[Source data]
# # # #
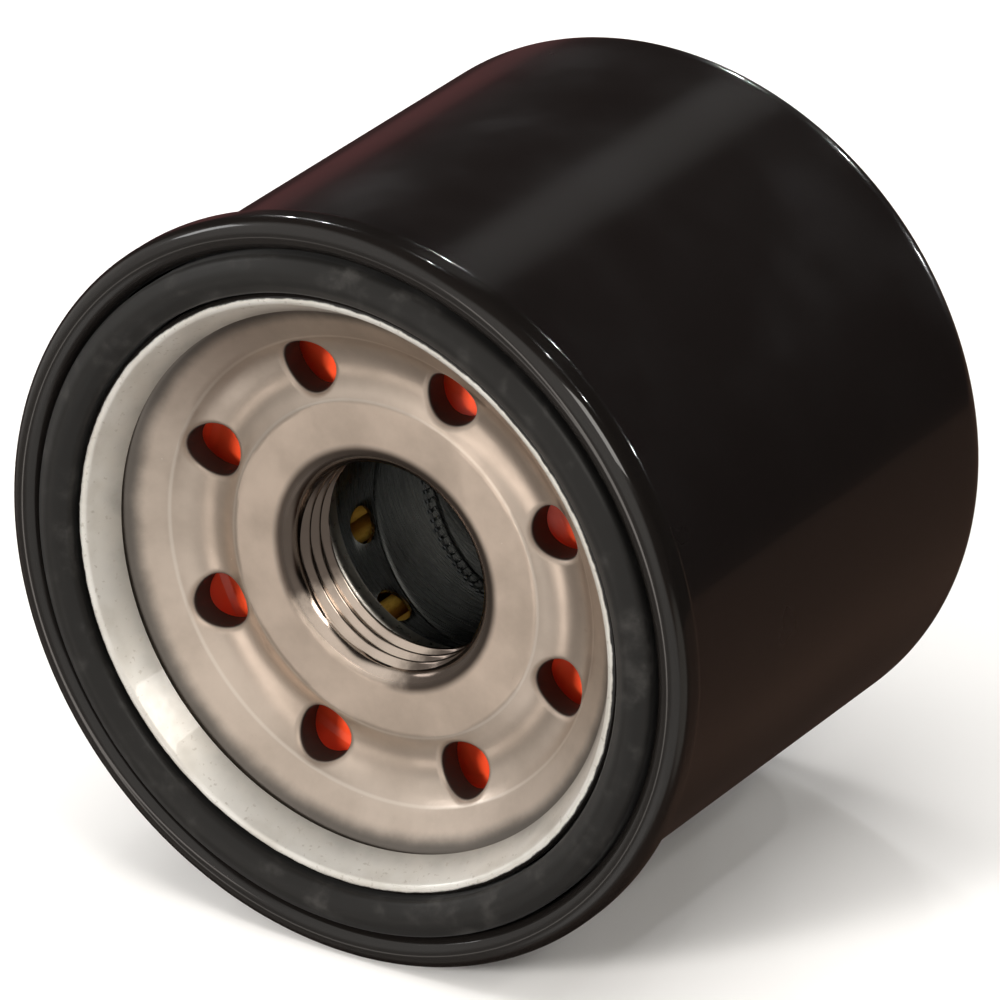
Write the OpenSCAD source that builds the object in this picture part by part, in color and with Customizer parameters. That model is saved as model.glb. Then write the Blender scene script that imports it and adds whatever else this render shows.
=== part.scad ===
// Spin-on oil filter, lying on its side.
// The axis runs along +Y, from the gasket's sealing face at the origin towards the closed end.
// Each piece is turned or drawn about its own +Z axis first, and lay() then turns +Z to +Y.

/* [Can] */
// Outside diameter of the can's wall
can_d = 64; // [63:0.5:66]
// Length from the gasket's sealing face to the crown of the closed end
overall_len = 54.9; // [54.5:0.1:56]
// Thickness of the can's steel sheet
can_t = 0.45; // [0.35:0.01:0.45]
// Outside radius of the corner round the closed end
corner_r = 3; // [2.5:0.25:4]
// Radius of the shallow dome that closes the can
dome_r = 300; // [260:10:400]

/* [Lid and gasket] */
// Thickness of the lid's steel sheet
lid_t = 0.5; // [0.4:0.02:0.5]
// How far the gasket stands proud of the rolled seam
gasket_proud = 0.7; // [0.6:0.05:0.9]
// Depth of the lid's inner lip behind the sealing face
lip_z = 1.3; // [1.2:0.05:1.4]
// Depth of the gasket's groove floor behind the sealing face
groove_z = 4.2; // [4.1:0.05:4.3]
// Slope of the lid's inner wall, from the axis
lip_slope = 30; // [27:1:32]

/* [Base plate] */
// Nominal diameter of the stud thread
thread_d = 20; // [19.8:0.05:20]
// Pitch of the stud thread
thread_pitch = 1.5; // [1.25:0.25:1.5]
// Thickness of the base plate
plate_t = 2.5; // [2.3:0.1:2.5]
// Depth of the raised boss behind the sealing face
boss_z = 7.6; // [7.4:0.05:7.7]
// Depth of the threaded neck's far end
neck_end_z = 14; // [13.5:0.1:14]
// Number of inlet holes
inlet_count = 8; // [6:1:10]
// Diameter of one inlet hole
inlet_d = 4.8; // [4:0.1:5]
// Diameter of the circle of inlet holes
inlet_pcd = 37; // [36.5:0.1:37.5]
// Angle of the first inlet hole about the axis
inlet_phase = 20.4; // [0:0.1:45]

/* [Element] */
// Depth of the element's lower end cap
element_z0 = 15.3; // [15.3:0.1:15.6]
// Depth of the outer face of the element's upper end cap
element_z1 = 47; // [46.9:0.05:47.1]
// Outside radius of the end caps
cap_r = 27.3; // [27:0.1:28]
// Thickness of the end caps' sheet
cap_t = 0.5; // [0.4:0.05:0.5]
// Depth of the bonding compound in each end cap
bond_t = 1; // [0.8:0.1:1.2]
// Number of pleats in the paper
pleat_count = 40; // [36:1:42]
// Thickness of the filter paper
paper_t = 0.45; // [0.35:0.05:0.45]
// Inside radius of the centre tube
tube_r = 11.6; // [11.5:0.05:11.6]
// Thickness of the centre tube's strip
tube_t = 0.4; // [0.3:0.05:0.4]
// Advance of the spiral strip in one turn
tube_lead = 20; // [18:0.5:21]
// Diameter of one hole in the centre tube
tube_hole_d = 3.3; // [2.8:0.1:3.6]
// Angle between neighbouring holes along the spiral
tube_hole_step = 36.4; // [36:0.2:40]

/* [Bypass valve] */
// Radius of the opening that the bypass valve closes
seat_r = 5.6; // [5.2:0.1:5.8]
// Radius of the valve's disc
disc_r = 7.8; // [7.4:0.1:7.8]
// Thickness of the sheet in the seat and the cage
bypass_t = 0.5; // [0.4:0.05:0.5]
// Number of windows in the cage
window_count = 4; // [3:1:5]
// Wire diameter of the bypass spring
wire_d = 0.8; // [0.6:0.05:0.9]
// Number of turns of the bypass spring
spring_turns = 5; // [4:0.5:5.5]

/* [Support spring] */
// Thickness of the leaf spring's strip
leaf_t = 0.6; // [0.5:0.05:0.6]
// Width of one leaf
leaf_w = 8; // [6:0.5:9]
// Number of leaves
leaf_count = 4; // [3:1:5]

/* [Hidden] */
$fn = 96;

can_r = can_d / 2;
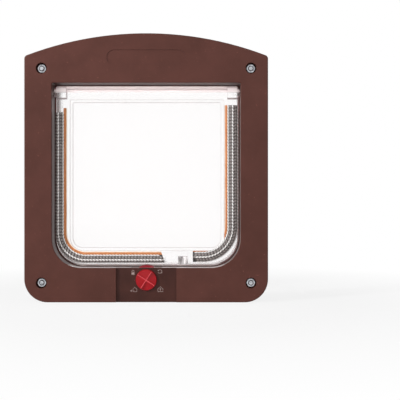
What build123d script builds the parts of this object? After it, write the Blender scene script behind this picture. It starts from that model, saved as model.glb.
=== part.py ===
from build123d import *

import math
import os

# Cat flap with a clear swinging door and a four way turning lock, fitted through a door leaf.
# X runs across the flap, Y runs through the door from the room side to the outside, Z is up.
# The origin is the middle of the footprint. Every depth is measured from the room side face.

# Frames
frame_width = 250.0
frame_height = 276.0
arch_radius = 345.0
bottom_corner_radius = 24.0
top_corner_radius = 4.0
plate_depth = 11.0
face_wall = 2.4
skirt_wall = 2.2
face_edge_round = 1.2
opening_edge_round = 0.8
side_rail = 28.2
top_rail = 50.8
opening_bottom = 35.4
opening_corner_radius = 30.0
opening_top_radius = 1.5
tunnel_wall = 2.2
tunnel_end_gap = 1.0
tunnel_overlap = 7.5
exterior_tunnel_wall = 1.75
tunnel_clearance = 0.25
tunnel_lead = 4.0
tunnel_lead_rise = 1.1
door_thickness = 24.0
rib_thickness = 1.6
rib_setback = 2.0
side_rib_pitch = 38.0
side_rib_count = 4
top_rib_pitch = 30.0
top_rib_count = 6
bottom_rib_pitch = 18.0
bottom_rib_offset = 42.0
bottom_rib_count = 3

# Blank recess on the top rail
badge_length = 81.0
badge_height = 15.6
badge_depth = 0.6
badge_drop = 24.8

# Screw holes and fasteners
hole_side_margin = 17.5
hole_low_height = 19.9
hole_top_margin = 35.8
counterbore_diameter = 11.3
seat_flange = 3.0
bolt_boss_wall = 1.9
bolt_diameter = 5.0
bolt_length = 35.0
bolt_point = 0.5
bolt_hole_clearance = 0.2
head_diameter = 8.5
head_height = 3.3
head_round = 0.8
cross_slot_length = 4.6
cross_slot_width = 1.0
cross_slot_depth = 1.8
nut_across_flats = 8.0
nut_height = 4.0
cap_diameter = 13.4
cap_height = 2.0
cap_edge_round = 0.4
cap_taper = 9.0
cap_plug_length = 2.6
cap_plug_wall = 1.2
cap_plug_clearance = 0.15

# Clear flap and its hinge
flap_side_gap = 2.7
flap_bottom_gap = 3.0
flap_top_gap = 1.8
flap_thickness = 2.4
flap_corner_radius = 27.2
right_seal_corner_radius = 37.0
flap_top_radius = 1.5
flap_edge_round = 0.5
hinge_depth = 14.5
hinge_drop = 8.9
beam_diameter = 4.2
knuckle_width = 10.5
knuckle_height = 13.0
knuckle_thickness = 8.4
knuckle_round = 3.0
hub_diameter = 9.0
hub_gap = 0.8
pin_diameter = 5.0
pin_reach = 3.0
pin_clearance = 0.08
pin_lead = 0.6
groove_depth = 1.1
socket_wall = 3.0
socket_floor = 1.4
rim_inset = 14.0
rim_width = 3.2
rim_rise = 1.2
rim_edge_round = 0.4

# Pile seal, measured inward from the edge of the flap
left_seal_edge = 0.2
right_seal_edge = 1.0
seal_lift = 1.0
seal_rim_gap = 0.3
outer_pile_width = 2.5
fin_width = 1.5
inner_pile_width = 3.3
stitch_width = 1.5
tape_margin = 2.8
tape_thickness = 0.5
backing_thickness = 0.5
pile_height = 2.0
fin_height = 2.9
left_pile_drop = 20.3
left_tape_drop = 15.8
right_seal_drop = 12.8
left_seal_end = 15.0
right_seal_end = 46.5
seal_end_slant = 4.0

# Magnets
magnet_centre = 37.5
magnet_width = 10.0
magnet_thickness = 3.0
flap_magnet_height = 8.0
floor_magnet_height = 3.0
magnet_clearance = 0.15
magnet_wall = 1.2
holder_margin = 6.8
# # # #
> The request: Return each line of the data exactly as written above.

> Exercise output:
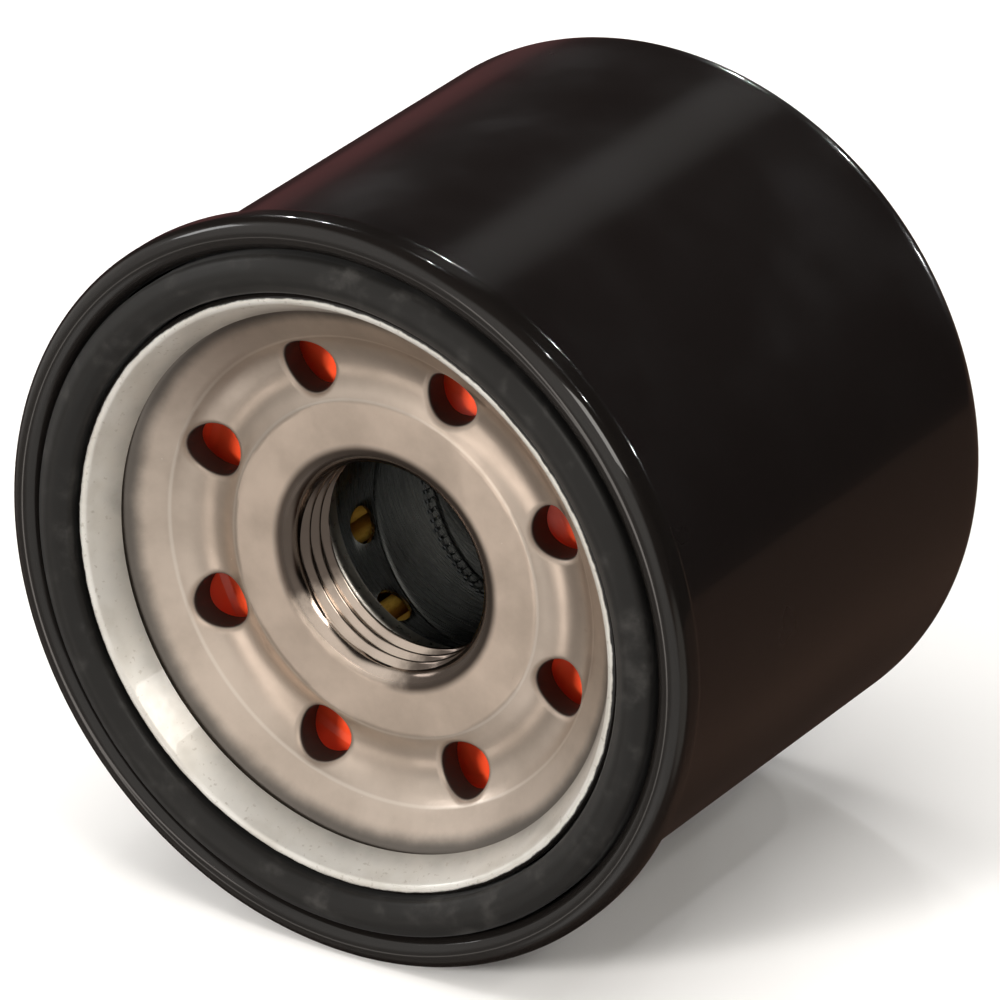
Write the OpenSCAD source that builds the object in this picture part by part, in color and with Customizer parameters. That model is saved as model.glb. Then write the Blender scene script that imports it and adds whatever else this render shows.
=== part.scad ===
// Spin-on oil filter, lying on its side.
// The axis runs along +Y, from the gasket's sealing face at the origin towards the closed end.
// Each piece is turned or drawn about its own +Z axis first, and lay() then turns +Z to +Y.

/* [Can] */
// Outside diameter of the can's wall
can_d = 64; // [63:0.5:66]
// Length from the gasket's sealing face to the crown of the closed end
overall_len = 54.9; // [54.5:0.1:56]
// Thickness of the can's steel sheet
can_t = 0.45; // [0.35:0.01:0.45]
// Outside radius of the corner round the closed end
corner_r = 3; // [2.5:0.25:4]
// Radius of the shallow dome that closes the can
dome_r = 300; // [260:10:400]

/* [Lid and gasket] */
// Thickness of the lid's steel sheet
lid_t = 0.5; // [0.4:0.02:0.5]
// How far the gasket stands proud of the rolled seam
gasket_proud = 0.7; // [0.6:0.05:0.9]
// Depth of the lid's inner lip behind the sealing face
lip_z = 1.3; // [1.2:0.05:1.4]
// Depth of the gasket's groove floor behind the sealing face
groove_z = 4.2; // [4.1:0.05:4.3]
// Slope of the lid's inner wall, from the axis
lip_slope = 30; // [27:1:32]

/* [Base plate] */
// Nominal diameter of the stud thread
thread_d = 20; // [19.8:0.05:20]
// Pitch of the stud thread
thread_pitch = 1.5; // [1.25:0.25:1.5]
// Thickness of the base plate
plate_t = 2.5; // [2.3:0.1:2.5]
// Depth of the raised boss behind the sealing face
boss_z = 7.6; // [7.4:0.05:7.7]
// Depth of the threaded neck's far end
neck_end_z = 14; // [13.5:0.1:14]
// Number of inlet holes
inlet_count = 8; // [6:1:10]
// Diameter of one inlet hole
inlet_d = 4.8; // [4:0.1:5]
// Diameter of the circle of inlet holes
inlet_pcd = 37; // [36.5:0.1:37.5]
// Angle of the first inlet hole about the axis
inlet_phase = 20.4; // [0:0.1:45]

/* [Element] */
// Depth of the element's lower end cap
element_z0 = 15.3; // [15.3:0.1:15.6]
// Depth of the outer face of the element's upper end cap
element_z1 = 47; // [46.9:0.05:47.1]
// Outside radius of the end caps
cap_r = 27.3; // [27:0.1:28]
// Thickness of the end caps' sheet
cap_t = 0.5; // [0.4:0.05:0.5]
// Depth of the bonding compound in each end cap
bond_t = 1; // [0.8:0.1:1.2]
// Number of pleats in the paper
pleat_count = 40; // [36:1:42]
// Thickness of the filter paper
paper_t = 0.45; // [0.35:0.05:0.45]
// Inside radius of the centre tube
tube_r = 11.6; // [11.5:0.05:11.6]
// Thickness of the centre tube's strip
tube_t = 0.4; // [0.3:0.05:0.4]
// Advance of the spiral strip in one turn
tube_lead = 20; // [18:0.5:21]
// Diameter of one hole in the centre tube
tube_hole_d = 3.3; // [2.8:0.1:3.6]
// Angle between neighbouring holes along the spiral
tube_hole_step = 36.4; // [36:0.2:40]

/* [Bypass valve] */
// Radius of the opening that the bypass valve closes
seat_r = 5.6; // [5.2:0.1:5.8]
// Radius of the valve's disc
disc_r = 7.8; // [7.4:0.1:7.8]
// Thickness of the sheet in the seat and the cage
bypass_t = 0.5; // [0.4:0.05:0.5]
// Number of windows in the cage
window_count = 4; // [3:1:5]
// Wire diameter of the bypass spring
wire_d = 0.8; // [0.6:0.05:0.9]
// Number of turns of the bypass spring
spring_turns = 5; // [4:0.5:5.5]

/* [Support spring] */
// Thickness of the leaf spring's strip
leaf_t = 0.6; // [0.5:0.05:0.6]
// Width of one leaf
leaf_w = 8; // [6:0.5:9]
// Number of leaves
leaf_count = 4; // [3:1:5]

/* [Hidden] */
$fn = 96;

can_r = can_d / 2;
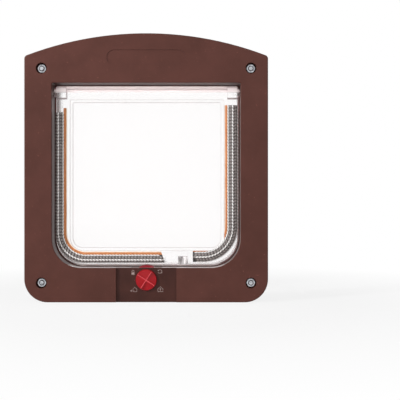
What build123d script builds the parts of this object? After it, write the Blender scene script behind this picture. It starts from that model, saved as model.glb.
=== part.py ===
from build123d import *

import math
import os

# Cat flap with a clear swinging door and a four way turning lock, fitted through a door leaf.
# X runs across the flap, Y runs through the door from the room side to the outside, Z is up.
# The origin is the middle of the footprint. Every depth is measured from the room side face.

# Frames
frame_width = 250.0
frame_height = 276.0
arch_radius = 345.0
bottom_corner_radius = 24.0
top_corner_radius = 4.0
plate_depth = 11.0
face_wall = 2.4
skirt_wall = 2.2
face_edge_round = 1.2
opening_edge_round = 0.8
side_rail = 28.2
top_rail = 50.8
opening_bottom = 35.4
opening_corner_radius = 30.0
opening_top_radius = 1.5
tunnel_wall = 2.2
tunnel_end_gap = 1.0
tunnel_overlap = 7.5
exterior_tunnel_wall = 1.75
tunnel_clearance = 0.25
tunnel_lead = 4.0
tunnel_lead_rise = 1.1
door_thickness = 24.0
rib_thickness = 1.6
rib_setback = 2.0
side_rib_pitch = 38.0
side_rib_count = 4
top_rib_pitch = 30.0
top_rib_count = 6
bottom_rib_pitch = 18.0
bottom_rib_offset = 42.0
bottom_rib_count = 3

# Blank recess on the top rail
badge_length = 81.0
badge_height = 15.6
badge_depth = 0.6
badge_drop = 24.8

# Screw holes and fasteners
hole_side_margin = 17.5
hole_low_height = 19.9
hole_top_margin = 35.8
counterbore_diameter = 11.3
seat_flange = 3.0
bolt_boss_wall = 1.9
bolt_diameter = 5.0
bolt_length = 35.0
bolt_point = 0.5
bolt_hole_clearance = 0.2
head_diameter = 8.5
head_height = 3.3
head_round = 0.8
cross_slot_length = 4.6
cross_slot_width = 1.0
cross_slot_depth = 1.8
nut_across_flats = 8.0
nut_height = 4.0
cap_diameter = 13.4
cap_height = 2.0
cap_edge_round = 0.4
cap_taper = 9.0
cap_plug_length = 2.6
cap_plug_wall = 1.2
cap_plug_clearance = 0.15

# Clear flap and its hinge
flap_side_gap = 2.7
flap_bottom_gap = 3.0
flap_top_gap = 1.8
flap_thickness = 2.4
flap_corner_radius = 27.2
right_seal_corner_radius = 37.0
flap_top_radius = 1.5
flap_edge_round = 0.5
hinge_depth = 14.5
hinge_drop = 8.9
beam_diameter = 4.2
knuckle_width = 10.5
knuckle_height = 13.0
knuckle_thickness = 8.4
knuckle_round = 3.0
hub_diameter = 9.0
hub_gap = 0.8
pin_diameter = 5.0
pin_reach = 3.0
pin_clearance = 0.08
pin_lead = 0.6
groove_depth = 1.1
socket_wall = 3.0
socket_floor = 1.4
rim_inset = 14.0
rim_width = 3.2
rim_rise = 1.2
rim_edge_round = 0.4

# Pile seal, measured inward from the edge of the flap
left_seal_edge = 0.2
right_seal_edge = 1.0
seal_lift = 1.0
seal_rim_gap = 0.3
outer_pile_width = 2.5
fin_width = 1.5
inner_pile_width = 3.3
stitch_width = 1.5
tape_margin = 2.8
tape_thickness = 0.5
backing_thickness = 0.5
pile_height = 2.0
fin_height = 2.9
left_pile_drop = 20.3
left_tape_drop = 15.8
right_seal_drop = 12.8
left_seal_end = 15.0
right_seal_end = 46.5
seal_end_slant = 4.0

# Magnets
magnet_centre = 37.5
magnet_width = 10.0
magnet_thickness = 3.0
flap_magnet_height = 8.0
floor_magnet_height = 3.0
magnet_clearance = 0.15
magnet_wall = 1.2
holder_margin = 6.8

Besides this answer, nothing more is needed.